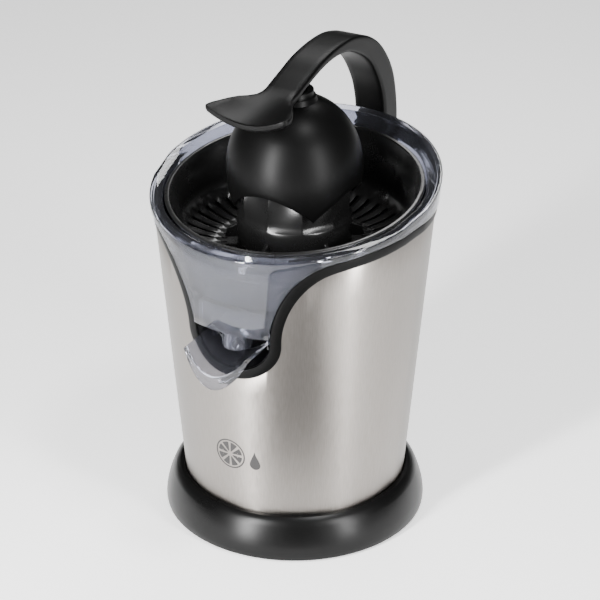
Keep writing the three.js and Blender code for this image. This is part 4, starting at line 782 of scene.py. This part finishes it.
def make_arm():
    """Lever arm with a rounded section, from the hinge eye over the crest to the fish-tail thumb rest."""
    y, z = HINGE_Y, HINGE_Z
    crest = ARM_CREST
    outer = smooth_path([(y + 10, z), (y + 10.8, z + 28), (y + 4, z + 57), (y - 11, crest - 25.5),
                         (y - 30, crest - 10.5), (y - 54, crest - 1.8), (44, crest), (19.6, crest - 2.3),
                         (0, crest - 7.5), (-18, crest - 12.8)], 7)
    inner = smooth_path([(y - 10, z), (y - 10, z + 26), (y - 12, z + 42), (y - 19, z + 59),
                         (y - 35, crest - 25.5),
                         (60, crest - 11), (40, crest - 7.1), (20, crest - 8.3), (0, crest - 13),
                         (-18, crest - 19)], 7)
    stations = []
    for i in range(1, 10):
        a = math.radians(90 - 9 * i)
        w, drop = 10 * math.cos(a), 10 * math.sin(a)
        stations.append(((y + w, z - drop), (y - w, z - drop), 12, 0))
    stations += [(tuple(o), tuple(n), 12, 0) for o, n in zip(outer, inner)]
    tail = ((-23, 12.3, 13.7, 0.3, 6.2), (-28, 13.6, 14.6, 1.0, 6.2), (-34, 16.6, 15.4, 2.6, 6.2),
            (-40, 20.3, 16.2, 4.6, 6.1), (-46, 23.8, 17.1, 5.8, 6.0), (-52, 26.7, 18.0, 6.8, 5.9),
            (-57, 28.9, 18.6, 7.6, 5.8), (-61, 29.9, 19.0, 8.2, 5.6), (-64, 29.7, 19.2, 8.5, 5.0),
            (-65.4, 28.6, 19.4, 8.4, 4.0), (-66, 27.2, 19.8, 8.0, 2.6))
    for py, half, drop, curl, thick in tail:
        stations.append(((py, crest - drop), (py, crest - drop - thick), half, curl))
    rows = []
    for top, under, half, curl in stations:
        top, under = Vector(top), Vector(under)
        thick = (top - under).length
        way = (top - under).normalized()
        middle = (top + under) / 2
        ring = []
        for k in range(40):
            part = k // 10
            t = (k % 10) / 10
            corners = [(-half, -thick / 2), (half, -thick / 2), (half, thick / 2), (-half, thick / 2)]
            a, b = corners[part], corners[(part + 1) % 4]
            soft = 0.5 - 0.5 * math.cos(math.pi * t) if part % 2 == 0 else t
            x, w = a[0] + (b[0] - a[0]) * soft, a[1] + (b[1] - a[1]) * soft
            fillet = min(2.2, thick * 0.4)
            dx, dw = half - abs(x), thick / 2 - abs(w)
            if dx < fillet and dw < fillet:
                cx, cw = fillet - dx, fillet - dw
                scale = fillet / max(math.hypot(cx, cw), fillet)
                x = math.copysign(half - fillet + cx * scale, x)
                w = math.copysign(thick / 2 - fillet + cw * scale, w)
            spot = middle + way * w
            ring.append((x, spot.x, spot.y + curl * (x / half) ** 2))
        rows.append(ring)
    shell = skin("lever_arm_shell", rows, ring_rows=False, capped=True)
    fit_out(shell, SATIN_ABS, "lever", "satin_black_abs", "lever_arm")
    stud = bar("dome_stud", "z", 7.4, (0, 0), RIM_Z + 52.8, crest - 14, 0.6)
    fit_out(stud, SATIN_ABS, "lever", "satin_black_abs")


def make_bracket():
    """Hinge bracket behind the sleeve: a web and two cheeks, with the pin's ends outside them."""
    y, z = HINGE_Y, HINGE_Z
    low = z - 50
    near = lambda height: sleeve_r(height) - SLEEVE_WALL + 0.4
    top = [(y + 9 * math.cos(math.radians(15 * k)),
            z + 9 * math.sin(math.radians(15 * k))) for k in range(13)]
    side = [(near(low), low), (y - 14, low + 3), (y + 5, low + 24), (y + 9, z - 14)] + top + [
        (near(z) + 1.4, z - 6), (near(z - 14), z - 14)]
    web = side[:4] + [(y + 8.4, z - 11.2), (near(z - 11), z - 11.2)]
    fit_out(plate("hinge_web", web, "x", -12.2, 12.2, 0.2, 1.5), SATIN_ABS, "root", "satin_black_abs",
            "hinge_bracket")
    for x, name in ((-16.9, "hinge_cheek_left"), (12.3, "hinge_cheek_right")):
        fit_out(plate(name, side, "x", x, x + 4.6, 0.8, 2.5), SATIN_ABS, "root", "satin_black_abs")
    pin = bar("hinge_pin_ends", "x", 3, (y, z), HINGE_LOW.x, HINGE_HIGH.x, 0.5)
    fit_out(pin, TURNED_STEEL, "root", "turned_steel", "hinge_pin")


def make_foot():
    """Base foot: a flared lathe shape with a narrow groove at the sleeve and two faint creases."""
    r = FOOT_HIGH.x
    rise = FOOT_LOW.z
    profile = [(r - 13.2, 30.4), (r - 12.6, 30.6), (r - 11.6, 30.5), (r - 10.2, 30.2), (r - 8.6, 29.1),
               (r - 7.0, 27.5),
               (r - 5.6, 25.4), (r - 5.2, 24.6), (r - 4.0, 21.8), (r - 2.8, 18.6), (r - 1.5, 14.4),
               (r - 0.75, 11.2),
               (r - 0.6, 10.4), (r - 0.15, 7.4), (r, 5), (r - 0.1, 3.2), (r - 0.35, 2), (r - 0.9, rise),
               (r - 7.6, rise),
               (r - 8, 5.4), (r - 11, 9), (r - 19.4, 18.5), (r - 19.4, 21.6), (r - 14.3, 21.7),
               (r - 13.6, 29.6)]
    return fit_out(turned("foot_shell", profile, sharp=18), BLACK_ABS, "root", "black_abs", "base_foot")


def make_rubber_feet():
    """Four rubber feet: a dished pad below the cover, on a stem that plugs into it."""
    low, high = span("rubber_foot_1")
    r, stem, lift, pad = (high.y - low.y) / 2, 2.55, high.z, 1.2
    middle = (low + high) / 2
    profile = [(0, lift), (stem - 0.3, lift), (stem, lift - 0.3), (stem, pad), (r - 0.6, pad),
               (r - 0.15, pad - 0.2),
               (r, pad - 0.5), (r - 0.15, 0.25), (r - 0.8, 0), (r - 2, 0), (r - 2.6, 0.4), (0, 0.4)]
    feet = round_the_axis(turned("rubber_feet", profile, facets=64), BLACK_RUBBER, 4, middle.xy.length, 45)
    names = [f"rubber_foot_{k + 1}" for k in range(4)]
    return fit_out(feet, BLACK_RUBBER, "root", "black_rubber", *names)


def make_mark():
    """Thin printed mark on the sleeve's front: a plain round slice in eight segments, and a drop."""
    points, faces = [], []

    def ink(outline):
        """One inked patch: its outline wrapped on the sleeve, in two layers with a side wall."""
        start, count = len(points), len(outline)
        for lift in (0.02, 0.07):
            for u, v in outline:
                z = 73 + v
                points.append(polar(sleeve_r(z) + lift, u / sleeve_r(z), z))
        faces.append(tuple(range(start, start + count)))
        faces.append(tuple(range(start + count, start + 2 * count))[::-1])
        for i in range(count):
            n = (i + 1) % count
            faces.append((start + i, start + n, start + count + n, start + count + i))

    for k in range(24):
        ink(arc(-6, 0, 11.4, 11.4, 15 * k, 15 * k + 15, 3) + arc(-6, 0, 10.4, 10.4, 15 * k + 15, 15 * k, 3))
    for k in range(8):
        inner = arc(-6, 0, 2.2, 2.2, 45 * k + 14, 45 * k + 31, 1)
        outer = arc(-6, 0, 9.3, 9.3, 45 * k + 39, 45 * k + 6, 6)
        ink(eased(inner + outer, 0.9))
    ink(arc(12.5, -4.5, 3.8, 3.8, -200, 20, 14) + bezier((16, -3), (15, 0.5), (13.2, 2.5), (12.5, 6), 5)[1:]
        + bezier((12.5, 6), (11.8, 2.5), (10, 0.5), (9, -3), 5)[1:-1])
    return fit_out(outward(piece_from("printed_mark", points, faces)), PRINT_INK, "root", "satin_black_abs")


make_sleeve()
make_mark()
make_trim()
make_housing()
make_collector()
make_nozzle()
make_chute()
make_basket()
make_reamer()
make_dome()
make_arm()
make_bracket()
make_foot()
make_rubber_feet()

# ---- Carried-over CAD pieces ---------------------------------------------------------------------
for part in frame["record"]["subparts"]:
    carried = frame["nodes"][part["node"]]
    carried.data.materials.clear()
    carried.data.materials.append(SLOT_FINISH[part["material_slot"]])

# ---- Floor, light and camera ---------------------------------------------------------------------
bpy.ops.mesh.primitive_plane_add(size=6)
floor = bpy.context.object
floor.name = "pale_floor"
paper, tree, shader = finish("pale_floor_paper", Roughness=0.95, Emission_Strength=0.88)
shader.inputs["Emission Color"].default_value = (1, 1, 1, 1)
weave = node(tree, "ShaderNodeTexNoise", {"Vector": place(tree), "Scale": 300.0})
tint(tree, shader, weave.outputs["Fac"], "#f0f0f0", "#f6f6f6")
floor.data.materials.append(paper)

world = bpy.context.scene.world or bpy.data.worlds.new("studio")
bpy.context.scene.world = world
world.use_nodes = True
world.node_tree.nodes["Background"].inputs["Color"].default_value = (1, 1, 1, 1)
world.node_tree.nodes["Background"].inputs["Strength"].default_value = 0.06


def softbox(name, place_m, aim_m, width, height, power):
    """A rectangular studio light that looks at a point."""
    light = bpy.data.lights.new(name, "AREA")
    light.shape, light.size, light.size_y, light.energy = "RECTANGLE", width, height, power
    holder = bpy.data.objects.new(name, light)
    bpy.context.scene.collection.objects.link(holder)
    holder.location = place_m
    holder.rotation_euler = (Vector(aim_m) - Vector(place_m)).to_track_quat("-Z", "Y").to_euler()


softbox("strip_left", (-0.19, -0.93, 0.42), (0, 0, 0.12), 0.085, 0.85, 36)
softbox("strip_right", (0.92, -0.30, 0.42), (0, 0, 0.12), 0.12, 0.85, 16)
softbox("overhead_back", (-0.25, 0.75, 1.1), (0, 0, 0.22), 0.5, 0.3, 6)
softbox("overhead", (0.42, -0.12, 1.25), (0, 0, 0.28), 0.2, 0.2, 7)

# A grey flag on the floor in front, seen only in reflections: it darkens the steel between the strips.
bpy.ops.mesh.primitive_plane_add(size=1, location=(0.16, -0.29, 0.002), rotation=(0, 0, math.radians(28.3)))
flag = bpy.context.object
flag.name = "studio_flag"
flag.scale = (0.26, 0.34, 1)
felt, tree, shader = finish("flag_felt", Roughness=1.0, Specular_IOR_Level=0.0)
nap = node(tree, "ShaderNodeTexNoise", {"Vector": place(tree), "Scale": 400.0})
tint(tree, shader, nap.outputs["Fac"], "#585858", "#646464")
flag.data.materials.append(felt)
flag.visible_camera = flag.visible_shadow = flag.visible_diffuse = flag.visible_transmission = False

lens = bpy.data.cameras.new("product_view")
lens.lens, lens.sensor_width = 134.3, 36
camera = bpy.data.objects.new("product_view", lens)
bpy.context.scene.collection.objects.link(camera)
camera.location = (0.64513, -1.19625, 0.84976)
view_way = Vector((0.00313, 0.00168, 0.15385)) - camera.location
camera.rotation_euler = view_way.to_track_quat("-Z", "Y").to_euler()
bpy.context.scene.camera = camera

········

What you have to do — Using the listing above, locate the lines that hold "part" and copy each one.

Solution to the exercise —
Keep writing the three.js and Blender code for this image. This is part 4, starting at line 782 of scene.py. This part finishes it.
            part = k // 10
            a, b = corners[part], corners[(part + 1) % 4]
            soft = 0.5 - 0.5 * math.cos(math.pi * t) if part % 2 == 0 else t
for part in frame["record"]["subparts"]:
    carried = frame["nodes"][part["node"]]
    carried.data.materials.append(SLOT_FINISH[part["material_slot"]])